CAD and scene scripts
****

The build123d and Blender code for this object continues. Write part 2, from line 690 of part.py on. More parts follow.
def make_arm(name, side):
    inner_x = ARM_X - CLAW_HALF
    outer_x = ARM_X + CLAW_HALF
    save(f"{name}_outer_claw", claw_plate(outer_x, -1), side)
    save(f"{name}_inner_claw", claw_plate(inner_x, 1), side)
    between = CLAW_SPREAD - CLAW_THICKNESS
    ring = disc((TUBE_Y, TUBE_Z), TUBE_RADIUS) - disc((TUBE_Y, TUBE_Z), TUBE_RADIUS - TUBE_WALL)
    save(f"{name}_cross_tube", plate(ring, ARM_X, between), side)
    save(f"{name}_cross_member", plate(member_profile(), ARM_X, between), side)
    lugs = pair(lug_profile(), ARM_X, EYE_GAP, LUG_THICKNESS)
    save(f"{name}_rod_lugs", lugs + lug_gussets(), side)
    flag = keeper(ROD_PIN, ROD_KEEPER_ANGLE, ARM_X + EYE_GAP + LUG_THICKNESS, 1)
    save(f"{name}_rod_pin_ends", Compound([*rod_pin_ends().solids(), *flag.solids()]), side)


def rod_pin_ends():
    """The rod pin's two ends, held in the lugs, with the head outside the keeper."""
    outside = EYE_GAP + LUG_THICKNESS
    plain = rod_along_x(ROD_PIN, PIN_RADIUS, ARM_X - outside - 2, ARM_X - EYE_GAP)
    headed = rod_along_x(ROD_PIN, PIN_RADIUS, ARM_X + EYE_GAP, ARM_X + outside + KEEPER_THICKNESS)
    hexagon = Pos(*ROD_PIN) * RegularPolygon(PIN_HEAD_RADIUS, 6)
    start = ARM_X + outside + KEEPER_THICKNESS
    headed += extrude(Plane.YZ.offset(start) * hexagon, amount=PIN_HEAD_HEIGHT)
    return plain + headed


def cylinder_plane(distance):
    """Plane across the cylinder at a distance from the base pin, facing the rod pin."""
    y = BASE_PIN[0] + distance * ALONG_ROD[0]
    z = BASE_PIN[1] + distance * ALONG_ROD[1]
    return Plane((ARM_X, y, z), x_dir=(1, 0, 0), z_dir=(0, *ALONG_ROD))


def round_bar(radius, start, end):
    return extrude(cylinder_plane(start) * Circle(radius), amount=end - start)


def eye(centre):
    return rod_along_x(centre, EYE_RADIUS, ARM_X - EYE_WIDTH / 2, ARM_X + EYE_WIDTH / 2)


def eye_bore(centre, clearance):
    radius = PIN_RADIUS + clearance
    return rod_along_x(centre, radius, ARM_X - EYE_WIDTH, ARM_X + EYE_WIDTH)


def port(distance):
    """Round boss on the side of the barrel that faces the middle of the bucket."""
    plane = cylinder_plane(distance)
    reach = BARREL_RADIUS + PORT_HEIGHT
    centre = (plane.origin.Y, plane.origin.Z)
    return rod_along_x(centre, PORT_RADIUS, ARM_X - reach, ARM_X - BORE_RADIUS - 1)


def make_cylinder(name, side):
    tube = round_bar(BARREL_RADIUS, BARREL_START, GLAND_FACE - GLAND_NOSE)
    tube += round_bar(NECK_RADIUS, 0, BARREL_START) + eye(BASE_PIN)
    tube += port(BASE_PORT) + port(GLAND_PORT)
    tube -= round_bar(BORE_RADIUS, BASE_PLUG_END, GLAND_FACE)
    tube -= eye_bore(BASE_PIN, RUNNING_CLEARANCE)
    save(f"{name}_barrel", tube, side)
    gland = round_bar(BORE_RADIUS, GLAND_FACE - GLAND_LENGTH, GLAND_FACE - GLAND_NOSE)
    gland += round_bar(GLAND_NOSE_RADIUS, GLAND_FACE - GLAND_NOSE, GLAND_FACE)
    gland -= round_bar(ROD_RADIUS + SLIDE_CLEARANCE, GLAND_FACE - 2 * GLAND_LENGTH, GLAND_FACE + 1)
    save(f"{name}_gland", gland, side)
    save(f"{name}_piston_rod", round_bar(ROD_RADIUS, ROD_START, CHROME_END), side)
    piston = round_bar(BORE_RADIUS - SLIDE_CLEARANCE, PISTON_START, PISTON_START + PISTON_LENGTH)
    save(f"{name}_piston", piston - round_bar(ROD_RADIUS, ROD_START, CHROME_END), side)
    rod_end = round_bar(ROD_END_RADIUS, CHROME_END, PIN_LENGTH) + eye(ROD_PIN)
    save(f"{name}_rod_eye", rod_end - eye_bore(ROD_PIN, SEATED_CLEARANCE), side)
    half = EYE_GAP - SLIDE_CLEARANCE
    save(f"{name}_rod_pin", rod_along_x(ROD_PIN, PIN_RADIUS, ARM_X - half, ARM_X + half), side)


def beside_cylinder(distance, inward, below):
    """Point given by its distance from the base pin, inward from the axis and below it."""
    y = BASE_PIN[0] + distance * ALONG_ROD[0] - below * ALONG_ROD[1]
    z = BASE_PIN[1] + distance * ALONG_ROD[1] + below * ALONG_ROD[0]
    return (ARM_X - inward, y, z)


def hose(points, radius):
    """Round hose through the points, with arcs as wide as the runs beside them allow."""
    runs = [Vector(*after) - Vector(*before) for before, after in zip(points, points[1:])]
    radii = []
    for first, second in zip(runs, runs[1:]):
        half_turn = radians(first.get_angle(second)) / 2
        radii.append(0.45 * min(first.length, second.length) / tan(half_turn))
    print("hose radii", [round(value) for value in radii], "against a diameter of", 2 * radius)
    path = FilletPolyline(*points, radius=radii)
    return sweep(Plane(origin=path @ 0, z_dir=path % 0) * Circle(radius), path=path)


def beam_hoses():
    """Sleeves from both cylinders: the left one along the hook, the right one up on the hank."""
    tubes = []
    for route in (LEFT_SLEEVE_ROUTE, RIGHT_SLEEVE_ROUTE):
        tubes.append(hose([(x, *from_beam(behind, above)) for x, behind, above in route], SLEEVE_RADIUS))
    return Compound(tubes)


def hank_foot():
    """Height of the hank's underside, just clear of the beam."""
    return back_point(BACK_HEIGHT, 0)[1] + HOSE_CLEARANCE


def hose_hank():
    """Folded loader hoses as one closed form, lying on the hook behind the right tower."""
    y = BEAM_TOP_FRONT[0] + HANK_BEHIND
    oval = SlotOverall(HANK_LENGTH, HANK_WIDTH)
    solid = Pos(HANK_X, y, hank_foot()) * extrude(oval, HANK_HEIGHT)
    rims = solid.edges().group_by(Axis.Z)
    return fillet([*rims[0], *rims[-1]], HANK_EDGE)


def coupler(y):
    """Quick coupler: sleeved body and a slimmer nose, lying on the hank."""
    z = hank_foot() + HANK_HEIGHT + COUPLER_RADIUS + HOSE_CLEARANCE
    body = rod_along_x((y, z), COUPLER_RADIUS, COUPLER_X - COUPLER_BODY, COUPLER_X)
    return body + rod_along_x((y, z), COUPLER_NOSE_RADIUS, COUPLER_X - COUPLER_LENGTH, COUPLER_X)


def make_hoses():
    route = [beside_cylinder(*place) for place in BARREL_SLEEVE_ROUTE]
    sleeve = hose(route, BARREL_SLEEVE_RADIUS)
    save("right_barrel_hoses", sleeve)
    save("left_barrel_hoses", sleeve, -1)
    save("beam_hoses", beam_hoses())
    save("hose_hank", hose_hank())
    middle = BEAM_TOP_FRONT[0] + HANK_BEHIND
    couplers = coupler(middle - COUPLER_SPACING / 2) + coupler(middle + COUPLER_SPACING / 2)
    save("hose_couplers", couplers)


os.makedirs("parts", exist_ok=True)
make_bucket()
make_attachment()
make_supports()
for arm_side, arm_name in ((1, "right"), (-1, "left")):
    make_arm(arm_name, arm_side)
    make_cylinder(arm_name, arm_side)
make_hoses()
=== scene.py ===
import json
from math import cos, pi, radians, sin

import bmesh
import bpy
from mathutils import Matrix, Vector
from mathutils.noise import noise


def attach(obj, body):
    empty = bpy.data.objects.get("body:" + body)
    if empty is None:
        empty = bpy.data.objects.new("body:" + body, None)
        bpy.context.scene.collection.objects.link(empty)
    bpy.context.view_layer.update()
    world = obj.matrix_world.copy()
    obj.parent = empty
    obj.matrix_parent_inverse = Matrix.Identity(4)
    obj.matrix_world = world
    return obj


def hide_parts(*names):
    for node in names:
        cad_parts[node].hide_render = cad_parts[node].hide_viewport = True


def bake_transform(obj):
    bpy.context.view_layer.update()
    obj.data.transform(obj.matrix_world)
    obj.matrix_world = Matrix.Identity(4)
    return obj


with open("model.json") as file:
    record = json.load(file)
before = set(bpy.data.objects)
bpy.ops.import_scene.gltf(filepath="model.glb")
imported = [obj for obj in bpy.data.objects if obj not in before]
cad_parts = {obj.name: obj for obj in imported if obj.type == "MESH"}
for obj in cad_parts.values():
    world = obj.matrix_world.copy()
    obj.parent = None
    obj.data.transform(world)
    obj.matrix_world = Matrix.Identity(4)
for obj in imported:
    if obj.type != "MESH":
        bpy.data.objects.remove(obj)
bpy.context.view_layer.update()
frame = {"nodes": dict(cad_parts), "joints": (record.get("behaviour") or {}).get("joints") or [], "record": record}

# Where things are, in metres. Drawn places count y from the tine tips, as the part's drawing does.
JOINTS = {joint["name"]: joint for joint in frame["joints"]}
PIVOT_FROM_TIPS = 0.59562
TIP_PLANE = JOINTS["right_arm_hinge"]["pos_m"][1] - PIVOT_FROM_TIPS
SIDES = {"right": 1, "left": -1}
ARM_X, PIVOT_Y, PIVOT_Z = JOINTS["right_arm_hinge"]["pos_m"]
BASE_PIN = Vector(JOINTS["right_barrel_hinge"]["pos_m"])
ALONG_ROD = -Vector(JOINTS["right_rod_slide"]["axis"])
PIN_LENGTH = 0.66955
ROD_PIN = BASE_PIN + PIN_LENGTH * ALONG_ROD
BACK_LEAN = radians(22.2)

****

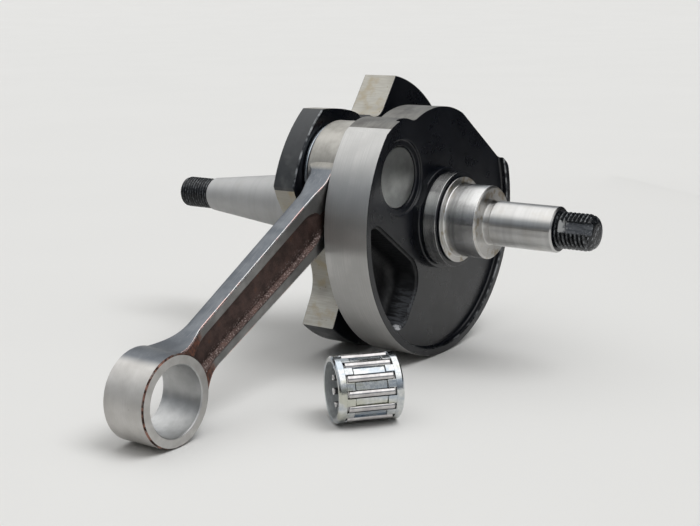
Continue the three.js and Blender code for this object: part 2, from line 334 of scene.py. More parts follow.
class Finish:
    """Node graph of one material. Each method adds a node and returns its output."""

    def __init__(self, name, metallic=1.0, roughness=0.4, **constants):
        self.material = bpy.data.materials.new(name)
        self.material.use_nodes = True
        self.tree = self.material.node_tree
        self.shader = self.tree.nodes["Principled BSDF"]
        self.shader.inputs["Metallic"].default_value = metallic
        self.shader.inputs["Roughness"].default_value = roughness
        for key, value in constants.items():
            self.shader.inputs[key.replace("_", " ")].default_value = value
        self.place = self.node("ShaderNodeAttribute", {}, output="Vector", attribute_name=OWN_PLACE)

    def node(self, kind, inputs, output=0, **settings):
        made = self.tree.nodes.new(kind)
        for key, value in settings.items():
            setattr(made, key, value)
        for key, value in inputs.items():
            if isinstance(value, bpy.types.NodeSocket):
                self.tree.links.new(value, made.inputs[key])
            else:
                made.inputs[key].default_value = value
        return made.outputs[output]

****

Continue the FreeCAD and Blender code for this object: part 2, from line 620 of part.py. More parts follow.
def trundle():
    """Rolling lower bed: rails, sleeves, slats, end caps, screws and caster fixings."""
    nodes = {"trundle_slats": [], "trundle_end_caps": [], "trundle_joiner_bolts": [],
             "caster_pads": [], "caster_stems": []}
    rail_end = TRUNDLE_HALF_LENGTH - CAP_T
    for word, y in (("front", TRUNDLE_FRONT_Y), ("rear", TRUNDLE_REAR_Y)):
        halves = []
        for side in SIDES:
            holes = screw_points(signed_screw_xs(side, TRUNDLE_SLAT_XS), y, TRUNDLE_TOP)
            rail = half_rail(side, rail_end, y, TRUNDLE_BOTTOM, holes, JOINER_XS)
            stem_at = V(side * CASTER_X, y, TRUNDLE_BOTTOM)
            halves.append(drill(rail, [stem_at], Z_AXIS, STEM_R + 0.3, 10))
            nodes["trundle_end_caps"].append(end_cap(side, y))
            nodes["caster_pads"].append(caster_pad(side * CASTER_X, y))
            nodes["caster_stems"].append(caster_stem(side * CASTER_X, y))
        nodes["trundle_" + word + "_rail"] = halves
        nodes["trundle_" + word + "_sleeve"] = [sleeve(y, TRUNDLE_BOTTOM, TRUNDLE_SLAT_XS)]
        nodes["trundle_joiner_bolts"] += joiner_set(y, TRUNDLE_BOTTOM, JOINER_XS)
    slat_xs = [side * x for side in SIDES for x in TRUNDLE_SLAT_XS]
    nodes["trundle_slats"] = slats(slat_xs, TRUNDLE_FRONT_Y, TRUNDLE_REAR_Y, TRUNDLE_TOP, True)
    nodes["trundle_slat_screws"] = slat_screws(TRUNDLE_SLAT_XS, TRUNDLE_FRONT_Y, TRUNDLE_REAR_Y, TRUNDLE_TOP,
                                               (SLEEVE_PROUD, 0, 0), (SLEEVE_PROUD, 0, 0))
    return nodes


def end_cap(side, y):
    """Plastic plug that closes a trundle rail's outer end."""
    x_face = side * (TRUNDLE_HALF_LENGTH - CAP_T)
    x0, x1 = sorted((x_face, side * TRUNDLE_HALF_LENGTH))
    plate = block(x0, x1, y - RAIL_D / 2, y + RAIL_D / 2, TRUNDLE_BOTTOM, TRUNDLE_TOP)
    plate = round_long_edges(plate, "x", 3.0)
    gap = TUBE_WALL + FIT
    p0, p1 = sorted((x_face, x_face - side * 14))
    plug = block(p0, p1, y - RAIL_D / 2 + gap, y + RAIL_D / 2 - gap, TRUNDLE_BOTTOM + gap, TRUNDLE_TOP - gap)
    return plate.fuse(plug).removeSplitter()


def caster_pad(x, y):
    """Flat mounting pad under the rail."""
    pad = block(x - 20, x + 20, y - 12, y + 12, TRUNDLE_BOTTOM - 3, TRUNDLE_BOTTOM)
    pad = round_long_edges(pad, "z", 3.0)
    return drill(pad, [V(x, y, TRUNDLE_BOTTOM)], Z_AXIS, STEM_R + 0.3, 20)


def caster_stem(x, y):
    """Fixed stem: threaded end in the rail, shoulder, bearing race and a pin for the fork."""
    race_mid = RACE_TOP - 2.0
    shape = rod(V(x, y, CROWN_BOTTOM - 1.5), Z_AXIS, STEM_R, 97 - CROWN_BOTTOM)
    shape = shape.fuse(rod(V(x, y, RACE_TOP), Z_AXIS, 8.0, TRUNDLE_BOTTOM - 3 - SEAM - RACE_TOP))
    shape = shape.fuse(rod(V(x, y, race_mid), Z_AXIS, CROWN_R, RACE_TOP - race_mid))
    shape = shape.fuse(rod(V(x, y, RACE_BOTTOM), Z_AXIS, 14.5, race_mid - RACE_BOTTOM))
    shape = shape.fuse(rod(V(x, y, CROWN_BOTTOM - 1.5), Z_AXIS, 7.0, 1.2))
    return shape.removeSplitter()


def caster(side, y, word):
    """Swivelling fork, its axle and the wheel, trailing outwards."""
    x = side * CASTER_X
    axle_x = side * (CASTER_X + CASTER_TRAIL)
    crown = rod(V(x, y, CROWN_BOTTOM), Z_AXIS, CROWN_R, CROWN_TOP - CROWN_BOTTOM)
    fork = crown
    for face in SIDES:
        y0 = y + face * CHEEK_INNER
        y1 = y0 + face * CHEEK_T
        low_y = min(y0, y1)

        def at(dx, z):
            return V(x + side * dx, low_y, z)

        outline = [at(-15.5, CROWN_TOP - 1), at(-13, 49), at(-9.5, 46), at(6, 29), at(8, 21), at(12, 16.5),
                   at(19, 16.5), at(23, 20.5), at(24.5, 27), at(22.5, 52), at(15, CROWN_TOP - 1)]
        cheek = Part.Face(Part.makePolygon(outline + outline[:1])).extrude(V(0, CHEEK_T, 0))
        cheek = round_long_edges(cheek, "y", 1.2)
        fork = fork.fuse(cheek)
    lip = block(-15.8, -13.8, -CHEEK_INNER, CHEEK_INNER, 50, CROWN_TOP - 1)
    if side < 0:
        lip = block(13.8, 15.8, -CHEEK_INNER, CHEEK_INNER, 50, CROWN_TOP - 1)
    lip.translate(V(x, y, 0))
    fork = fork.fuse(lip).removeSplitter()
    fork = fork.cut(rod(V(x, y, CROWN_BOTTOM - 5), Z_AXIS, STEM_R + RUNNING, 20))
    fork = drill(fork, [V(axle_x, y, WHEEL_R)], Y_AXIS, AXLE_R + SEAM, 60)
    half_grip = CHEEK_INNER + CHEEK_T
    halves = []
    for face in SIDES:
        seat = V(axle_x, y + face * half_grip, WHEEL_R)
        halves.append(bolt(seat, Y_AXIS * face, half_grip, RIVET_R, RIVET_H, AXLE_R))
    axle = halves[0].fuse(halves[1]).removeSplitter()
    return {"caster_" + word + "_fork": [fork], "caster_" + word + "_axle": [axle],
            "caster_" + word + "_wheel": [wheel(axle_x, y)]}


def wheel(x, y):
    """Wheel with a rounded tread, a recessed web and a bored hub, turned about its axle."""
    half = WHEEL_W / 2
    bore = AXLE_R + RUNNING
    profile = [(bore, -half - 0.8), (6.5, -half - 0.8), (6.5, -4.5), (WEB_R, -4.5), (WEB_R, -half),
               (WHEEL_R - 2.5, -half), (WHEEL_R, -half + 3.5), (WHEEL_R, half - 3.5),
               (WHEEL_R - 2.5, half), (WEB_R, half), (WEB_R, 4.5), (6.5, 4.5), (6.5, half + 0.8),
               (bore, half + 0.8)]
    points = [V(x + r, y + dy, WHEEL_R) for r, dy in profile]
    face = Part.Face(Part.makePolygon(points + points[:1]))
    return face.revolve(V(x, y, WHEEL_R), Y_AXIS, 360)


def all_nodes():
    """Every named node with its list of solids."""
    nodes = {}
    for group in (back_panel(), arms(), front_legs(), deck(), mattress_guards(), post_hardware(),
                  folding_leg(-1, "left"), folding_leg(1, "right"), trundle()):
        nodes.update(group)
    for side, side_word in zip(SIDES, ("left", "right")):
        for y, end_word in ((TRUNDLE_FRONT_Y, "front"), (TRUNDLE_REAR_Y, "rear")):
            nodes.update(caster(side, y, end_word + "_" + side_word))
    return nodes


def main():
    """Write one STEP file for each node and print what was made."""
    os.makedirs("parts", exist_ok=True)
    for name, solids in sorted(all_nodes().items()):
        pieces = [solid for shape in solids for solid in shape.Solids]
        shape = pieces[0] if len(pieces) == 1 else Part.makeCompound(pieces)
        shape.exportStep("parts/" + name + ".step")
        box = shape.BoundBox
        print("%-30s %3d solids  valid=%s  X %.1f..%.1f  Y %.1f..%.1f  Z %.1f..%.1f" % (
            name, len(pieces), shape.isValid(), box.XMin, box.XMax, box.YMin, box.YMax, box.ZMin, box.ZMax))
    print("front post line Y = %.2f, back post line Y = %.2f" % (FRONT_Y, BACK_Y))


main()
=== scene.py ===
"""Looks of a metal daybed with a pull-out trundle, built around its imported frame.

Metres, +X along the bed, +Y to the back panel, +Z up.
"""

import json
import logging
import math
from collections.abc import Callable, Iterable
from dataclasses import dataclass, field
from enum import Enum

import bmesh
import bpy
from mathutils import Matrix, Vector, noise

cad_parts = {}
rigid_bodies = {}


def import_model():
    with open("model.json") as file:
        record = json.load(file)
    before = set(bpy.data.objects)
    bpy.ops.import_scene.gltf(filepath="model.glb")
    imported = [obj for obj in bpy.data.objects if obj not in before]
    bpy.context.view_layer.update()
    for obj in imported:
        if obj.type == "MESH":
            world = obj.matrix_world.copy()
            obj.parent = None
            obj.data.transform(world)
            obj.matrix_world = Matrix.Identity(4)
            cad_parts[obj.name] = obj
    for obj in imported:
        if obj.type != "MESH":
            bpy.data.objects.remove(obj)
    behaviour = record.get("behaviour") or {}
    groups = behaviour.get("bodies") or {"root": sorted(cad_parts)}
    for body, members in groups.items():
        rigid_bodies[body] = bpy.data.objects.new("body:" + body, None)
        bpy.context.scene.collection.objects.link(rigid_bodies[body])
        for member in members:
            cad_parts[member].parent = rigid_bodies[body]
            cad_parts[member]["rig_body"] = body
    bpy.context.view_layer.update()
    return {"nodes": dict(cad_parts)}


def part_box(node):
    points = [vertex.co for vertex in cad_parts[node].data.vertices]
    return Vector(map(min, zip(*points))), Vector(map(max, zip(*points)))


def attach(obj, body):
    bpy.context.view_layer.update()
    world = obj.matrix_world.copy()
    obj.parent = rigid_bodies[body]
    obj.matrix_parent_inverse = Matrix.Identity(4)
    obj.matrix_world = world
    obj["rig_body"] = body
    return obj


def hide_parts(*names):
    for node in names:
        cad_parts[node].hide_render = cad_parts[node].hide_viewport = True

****

Output a single number: how many lines contain the word "empty".

RIGHT ANSWER> 5